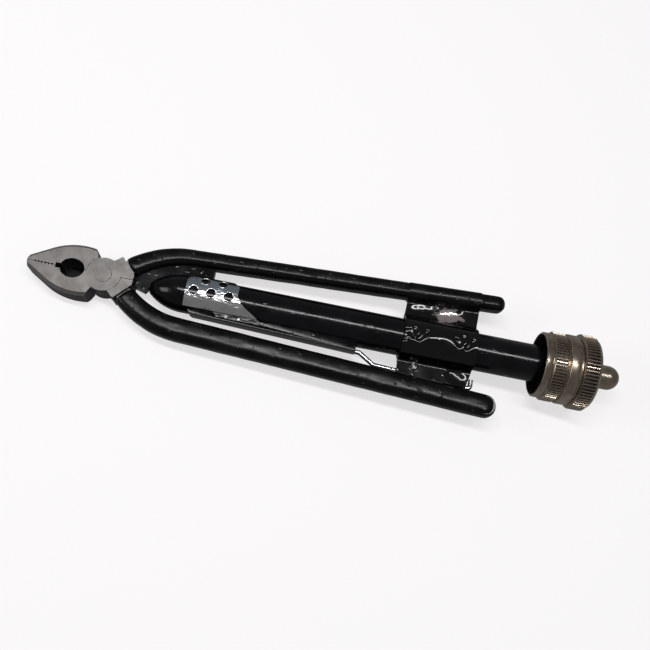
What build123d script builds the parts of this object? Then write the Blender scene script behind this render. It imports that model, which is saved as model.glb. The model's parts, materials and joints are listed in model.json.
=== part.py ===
"""Safety-wire twisting pliers: two lapped plier halves, a spiral twister in a tube, and a handle latch.

The tool axis is +X, from the jaws to the pull knob. +Y points to the upper handle, which carries the tube.
The origin is on the pivot axis, on the flat underside of the head.
"""
from build123d import *
from math import cos, radians, sin, tan
import os

# ---- head ----
head_thick = 10.0
axis_z = head_thick / 2
disc_r = 6.7
joint_gap = 0.15
lap_gap = 0.10
face_gap = 0.24
jaw_length = 29.5
jaw_half_width = 9.8
jaw_tip_half = 2.4
jaw_tip_slant = 0.4
jaw_bevel = 1.2
jaw_shoulder_x = -5.2
jaw_root_x = -3.2
jaw_root_y = 5.8
jaw_bend_back = 7.0
jaw_bend_y = 6.3
jaw_belly_x = -14.5
jaw_belly_y = 9.6
tang_root_x = 2.5
tang_root_y = 6.0
tang_corner = 1.1
nest_x = -12.1
nest_half_length = 4.75
nest_half_width = 3.95
throat_length = 1.7
throat_half = 1.0
tooth_pitch = 1.3
tooth_depth = 0.45
tooth_count = 6
rivet_r = 3.2
rivet_clear = 0.05
rivet_crown = 0.25

# ---- handles ----
tang_x = 8.6
tang_y = 5.2
tang_angle = 42.0
handle_angle = 2.9
bow_r = 37.7
tang_half = 4.4
neck_turn = 3.0
handle_tip_x = 153.5
grip_height = 8.4
grip_round = 2.6
dip_thick = 1.1
upper_width = 7.2
upper_tip_width = 6.2
lower_width = 9.4
lower_tip_width = 9.2

# ---- twister tube ----
tube_r = 7.4
tube_wall = 1.2
tube_start = 37.0
tube_end = handle_tip_x + 33.5
nose_length = 19.0
nose_taper = 13.3
nose_spigot = 6.0
nose_tip_r = 2.4
web_end = tube_start + 4.0
web_thick = 4.0
web_crotch_x = 11.8
web_heel = 2.6

# ---- spiral drive ----
rod_width = 5.2
rod_thick = 2.8
rod_start = tube_start + 17.2
rod_end = tube_end - 15.0
spiral_pitch = 48.0
spiral_clear = 0.25
journal_r = 1.5
shank_r = 2.9
stud_r = 2.4
stud_length = 10.0
running_clear = 0.05
nut_start = tube_end - 29.0
nut_length = 5.0
nut_pin_r = 0.9
nut_pin_in = tube_r - tube_wall - 1.8
nut_pin_sink = 0.1
bush_length = 10.0
bush_clear = 0.25
flange_thick = 1.3
follower_thick = 3.8
collar_length = 3.6
collar_r = 3.2
collar_upset = 0.6
spring_wire_r = 0.5
spring_r = tube_r - tube_wall - 1.3
spring_turns = 26

# ---- pull knob ----
knob_start = tube_end - 15.0
knob_length = 21.5
knob_bore_r = tube_r + 4.7
knob_bands = ((0.14, 0.9), (0.25, 1.7), (0.04, 1.0), (0.205, 1.8), (0.03, 1.2), (0.335, 2.9))
knob_chamfer = 1.2
knob_wall = 3.5
washer_thick = 1.5
washer_r = 6.0
dome_r = 4.75
dome_length = 11.6

# ---- cross plate ----
plate_length = 29.0
plate_start = handle_tip_x - 36.0
plate_end = plate_start + plate_length
sheet = 1.3
wing_gap = 0.4
wing_top = 18.0
wing_slant = 1.4
wing_slant_y = -8.2
wrap = 0.35
window = 2.8
window_x = plate_start + 6.6
window_y = -10.4
strap_flange = 2.6
strap_rivet_r = 0.8
strap_edge = 3.5

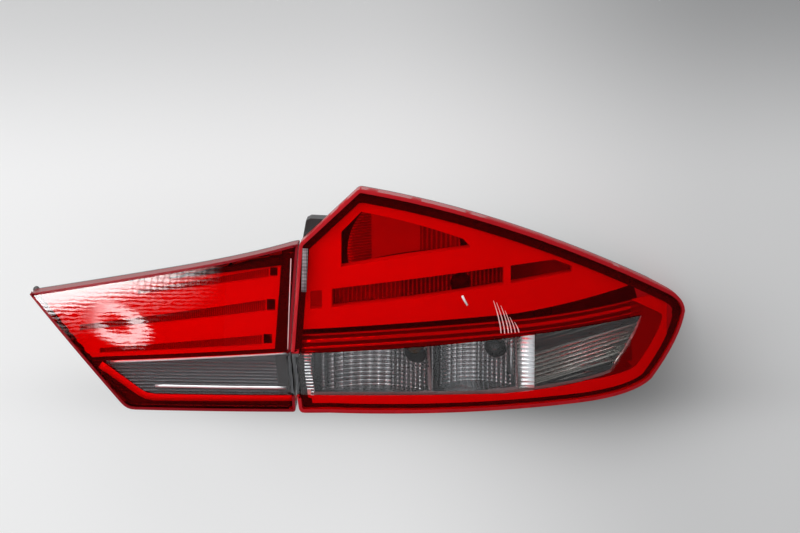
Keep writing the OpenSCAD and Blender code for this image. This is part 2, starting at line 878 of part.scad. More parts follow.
module holder(at, collar) {
  flange_y = collar + ring_t;
  socket_end = flange_y + grip_t + socket_deep;
  difference() {
    union() {
      rod(at, holder_bore - 2 * seat_gap, collar - plug_len, flange_y + 1);
      rod(at, grip_d, flange_y, flange_y + grip_t);
      translate([at[0] - socket_w / 2 - socket_wall, flange_y + 1, at[1] - socket_h / 2 - socket_wall])
        cube([socket_w + 2 * socket_wall, grip_t + socket_deep - 1, socket_h + 2 * socket_wall]);
      // Grip wings either side of the socket
      translate([at[0] - grip_d / 2 + 1, flange_y + 1, at[1] - 1.5]) cube([grip_d - 2, grip_t + 5, 3]);
    }
    rod(at, base_d + 2 * seat_gap, collar - plug_len - 1, collar - base_sink + seat_gap);
    translate([at[0] - socket_w / 2, flange_y + grip_t, at[1] - socket_h / 2])
      cube([socket_w, socket_deep + 1, socket_h]);
    for (side = [-1, 1]) terminal(at, collar, side, seat_gap / 2);
  }
}

// Flat terminal that stands in a socket's floor
terminal_w = 2.8;
terminal_t = 0.8;
terminal_gap = 6;
terminal_sink = 4;
terminal_out = 10;

module terminal(at, collar, side, grow = 0) {
  floor_y = collar + ring_t + grip_t;
  translate([at[0] + side * terminal_gap / 2 - terminal_w / 2 - grow, floor_y - terminal_sink - grow,
    at[1] - terminal_t / 2 - grow])
    cube([terminal_w + 2 * grow, terminal_sink + terminal_out + grow, terminal_t + 2 * grow]);
}

module stop_holder() { color(black_plastic) framed() holder(stop_at, outer_collar); }
module indicator_holder() { color(black_plastic) framed() holder(indicator_at, outer_collar); }
module reversing_holder() { color(black_plastic) framed() holder(reversing_at, outer_collar); }
module inner_tail_holder() { color(black_plastic) framed() holder(inner_tail_at, inner_collar); }

module holder_terminals() {
  color("goldenrod") framed() for (side = [-1, 1]) {
    for (at = outer_bulbs) terminal(at, outer_collar, side);
    terminal(inner_tail_at, inner_collar, side);
  }
}

// Ring seals between the collars and the grip flanges
module ring_seal(at, collar) {
  translate([at[0], collar + ring_t / 2, at[1]]) rotate([-90, 0, 0])
    rotate_extrude($fn = 96) translate([holder_bore / 2 + 1.6, 0]) circle(r = ring_t / 2 - seat_gap / 4, $fn = 24);
}

module outer_holder_rings() { color(foam) framed() for (at = outer_bulbs) ring_seal(at, outer_collar); }
module inner_holder_ring() { color(foam) framed() ring_seal(inner_tail_at, inner_collar); }

// Boot-lid lamp's light panel: smooth bands with three ribbed slots and their end windows
panel_low = [[-300, 34], [-181, 45], [past, 57]];
slot_lines = [
  [[-150, 102.5], [-28, 119.5], [-28, 127.5], [-150, 106.5]],
  [[-205, 68], [-31, 88.6], [-31, 99], [-205, 73.5]],
  [[-186, 47.8], [-34, 57.8], [-34, 67], [-186, 52.6]]];
end_windows = [[-27, 120.3, 7, 8], [-30, 89.2, 8, 10.4], [-33, 58.6, 8, 9.2]];
slot_skirt = 5;
rib_depth = panel_depth + slot_skirt + seat_gap;

module slot_2d(i, grow = 0) { offset(delta = grow) polygon(slot_lines[i]); }
module end_window_2d(i, grow = 0) {
  w = end_windows[i];
  offset(delta = grow) translate([w[0], w[1]]) square([w[2], w[3]]);
}

module inner_light_panel() {
  color(panel_red) framed() difference() {
    union() {
      inner_part(panel_depth, panel_depth + panel_t) inner_panel_outline();
      inner_part(panel_depth, panel_depth + slot_skirt) intersection() {
        inner_tray(panel_t + panel_clear);
        union() for (i = [0:2]) {
          slot_2d(i, 1.2);
          end_window_2d(i, 1.2);
        }
      }
    }
    through() for (i = [0:2]) {
      slot_2d(i);
      end_window_2d(i);
    }
  }
}

module inner_panel_outline() {
  intersection() {
    inner_zone(panel_clear);
    above(panel_low);
  }
}

// Ribbed plates behind the slots: fine vertical ribs on a flat strip
module rib_plate(i) {
  line = slot_lines[i];
  x0 = line[0][0];
  x1 = line[1][0] - 1;
  z_mid = (line[0][1] + line[2][1]) / 2;
  mid_x = (x0 + x1) / 2;
  strip_t = 2;
  rib_t = 1;
  count = floor((x1 - x0) / fine_pitch);
  turn = asin(mid_x / inner_plan_r);
  // The plate is flat, so its ends stand nearer to the curved panel than its middle
  sag = pow((x1 - x0) / 2, 2) / (2 * inner_plan_r) + 0.45;
  color(silvered) framed() intersection() {
    translate([mid_x, face_y(inner_plan_r, mid_x, z_mid, rib_depth + rib_t + sag), z_mid])
      rotate([-face_slope(z_mid), 0, turn]) translate([-mid_x, 0, -30]) linear_extrude(60) union() {
        translate([x0 - 1, 0]) square([x1 - x0 + 2, strip_t]);
        for (k = [0:count - 1]) translate([x0 + k * fine_pitch, -rib_t]) square([fine_pitch / 2, rib_t + 0.1]);
      }
    through() intersection() {
      slot_2d(i, 1);
      inner_tray(panel_t + panel_clear);
    }
  }
}

module inner_rib_plate_upper() { rib_plate(0); }
module inner_rib_plate_middle() { rib_plate(1); }
module inner_rib_plate_lower() { rib_plate(2); }

// Reflector tray of the boot-lid lamp, which carries the light panel on its front edge
inner_tray_clear = flange_w + wall + panel_clear;
inner_floor = inner_back - 14;
// Bore of the tray that the small bulb stands in
tail_bore = bulb_hole_d + 4;

module inner_reflector() {
  color(silvered) framed() difference() {
    union() {
      difference() {
        before(inner_floor) inner_part(panel_depth + panel_t + seat_gap, deep) inner_tray();
        before(inner_floor - panel_t) inner_part(panel_depth - past, deep + past) inner_tray(panel_t);
      }
      for (p = inner_pads) rod(p[0], post_d, inner_floor - panel_t, p[1]);
    }
    rod(inner_tail_at, tail_bore, -past, inner_back);
    pad_holes(inner_pads);
  }
}

module inner_tray(inset = 0) {
  intersection() {
    inner_face(inner_tray_clear + inset);
    above([for (p = panel_low) p + [0, inset]]);
  }
}

// Dark fluted panel behind the boot-lid lamp's clear window
module inner_fluted_panel() {
  pitch = 2.95;
  sag = 0.7;
  r = (pitch * pitch / 4 + sag * sag) / (2 * sag);
  mid_x = -95;
  panel_mid_z = 26;
  plate_w = 220;
  plate_h = 90;
  plate_t = 3;
  flute_low = 15.5;
  turn = asin(mid_x / inner_plan_r);
  color("#3a3c42") framed() intersection() {
    translate([mid_x, face_y(inner_plan_r, mid_x, 0, panel_depth + 2), 0])
      rotate([-face_slope(panel_mid_z), 0, turn]) difference() {
        translate([-plate_w / 2, 0, -past]) cube([plate_w, plate_t, plate_h]);
        for (k = [-1:9]) translate([-plate_w / 2 - past, sag - r, flute_low + k * pitch])
          rotate([0, 90, 0]) cylinder(h = plate_w + 2 * past, r = r);
      }
    through() intersection() {
      inner_zone(panel_clear);
      below([for (p = panel_low) p + [0, -panel_clear]]);
    }
  }
}

outer_housing();
outer_lens_red();
outer_lens_clear();
outer_bezel();
outer_light_panel();
outer_light_band();
outer_stop_reflector();
outer_lower_reflector();
outer_reflector_screws();
outer_gasket();
outer_studs();
outer_vent();
stop_bulb();
indicator_bulb();
reversing_bulb();
stop_holder();
indicator_holder();
reversing_holder();
outer_holder_rings();
inner_housing();
inner_lens_red();
inner_lens_clear();
inner_bezel();
inner_light_panel();
inner_rib_plate_upper();
inner_rib_plate_middle();
inner_rib_plate_lower();
inner_fluted_panel();
inner_reflector();
inner_reflector_screws();
inner_gasket();
inner_studs();
inner_vent();
inner_tail_bulb();
inner_tail_holder();
inner_holder_ring();
holder_terminals();
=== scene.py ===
"""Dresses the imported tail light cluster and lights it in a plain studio."""

import logging
import math
from dataclasses import dataclass
from enum import Enum
from typing import Callable, Sequence

import bmesh
import bpy
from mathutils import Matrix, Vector


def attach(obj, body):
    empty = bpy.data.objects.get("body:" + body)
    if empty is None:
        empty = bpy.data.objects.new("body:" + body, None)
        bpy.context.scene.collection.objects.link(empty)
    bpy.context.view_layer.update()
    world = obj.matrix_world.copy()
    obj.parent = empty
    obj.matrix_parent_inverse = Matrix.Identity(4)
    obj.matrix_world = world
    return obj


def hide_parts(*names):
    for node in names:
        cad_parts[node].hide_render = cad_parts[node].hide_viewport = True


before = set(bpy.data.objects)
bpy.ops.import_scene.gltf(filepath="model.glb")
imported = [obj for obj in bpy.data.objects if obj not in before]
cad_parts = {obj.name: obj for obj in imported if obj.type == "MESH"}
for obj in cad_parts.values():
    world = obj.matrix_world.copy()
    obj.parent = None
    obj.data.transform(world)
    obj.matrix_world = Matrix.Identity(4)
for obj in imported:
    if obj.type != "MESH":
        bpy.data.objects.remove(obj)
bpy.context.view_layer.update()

LOG = logging.getLogger("tail_light_cluster")
MM = 0.001
ORIGIN = Vector((62.0, 121.0, 152.0))
IMAGE_SIZE = (800, 533)
Point = tuple[float, float]
Colour = tuple[float, float, float]


def place(x: float, y: float, z: float) -> Vector:
    """Turn lamp coordinates into the row frame.

    Args:
        x: Distance along the tail from the parting line, in millimetres.
        y: Distance behind the foremost line of the lenses, in millimetres.
        z: Height above the lenses' lower corner, in millimetres.

    Returns:
        The point in metres in the row frame.
    """
    return (Vector((x, y, z)) - ORIGIN) * MM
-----
> **TASK OBJECTIVE**:
Extract the lines from the line with "outer_housing();" to the line with "bpy.data.objects.remove(obj)", inclusive, reproducing them exactly and leaving out every other line.

> **RESULT**:
outer_housing();
outer_lens_red();
outer_lens_clear();
outer_bezel();
outer_light_panel();
outer_light_band();
outer_stop_reflector();
outer_lower_reflector();
outer_reflector_screws();
outer_gasket();
outer_studs();
outer_vent();
stop_bulb();
indicator_bulb();
reversing_bulb();
stop_holder();
indicator_holder();
reversing_holder();
outer_holder_rings();
inner_housing();
inner_lens_red();
inner_lens_clear();
inner_bezel();
inner_light_panel();
inner_rib_plate_upper();
inner_rib_plate_middle();
inner_rib_plate_lower();
inner_fluted_panel();
inner_reflector();
inner_reflector_screws();
inner_gasket();
inner_studs();
inner_vent();
inner_tail_bulb();
inner_tail_holder();
inner_holder_ring();
holder_terminals();
=== scene.py ===
"""Dresses the imported tail light cluster and lights it in a plain studio."""

import logging
import math
from dataclasses import dataclass
from enum import Enum
from typing import Callable, Sequence

import bmesh
import bpy
from mathutils import Matrix, Vector


def attach(obj, body):
    empty = bpy.data.objects.get("body:" + body)
    if empty is None:
        empty = bpy.data.objects.new("body:" + body, None)
        bpy.context.scene.collection.objects.link(empty)
    bpy.context.view_layer.update()
    world = obj.matrix_world.copy()
    obj.parent = empty
    obj.matrix_parent_inverse = Matrix.Identity(4)
    obj.matrix_world = world
    return obj


def hide_parts(*names):
    for node in names:
        cad_parts[node].hide_render = cad_parts[node].hide_viewport = True


before = set(bpy.data.objects)
bpy.ops.import_scene.gltf(filepath="model.glb")
imported = [obj for obj in bpy.data.objects if obj not in before]
cad_parts = {obj.name: obj for obj in imported if obj.type == "MESH"}
for obj in cad_parts.values():
    world = obj.matrix_world.copy()
    obj.parent = None
    obj.data.transform(world)
    obj.matrix_world = Matrix.Identity(4)
for obj in imported:
    if obj.type != "MESH":
        bpy.data.objects.remove(obj)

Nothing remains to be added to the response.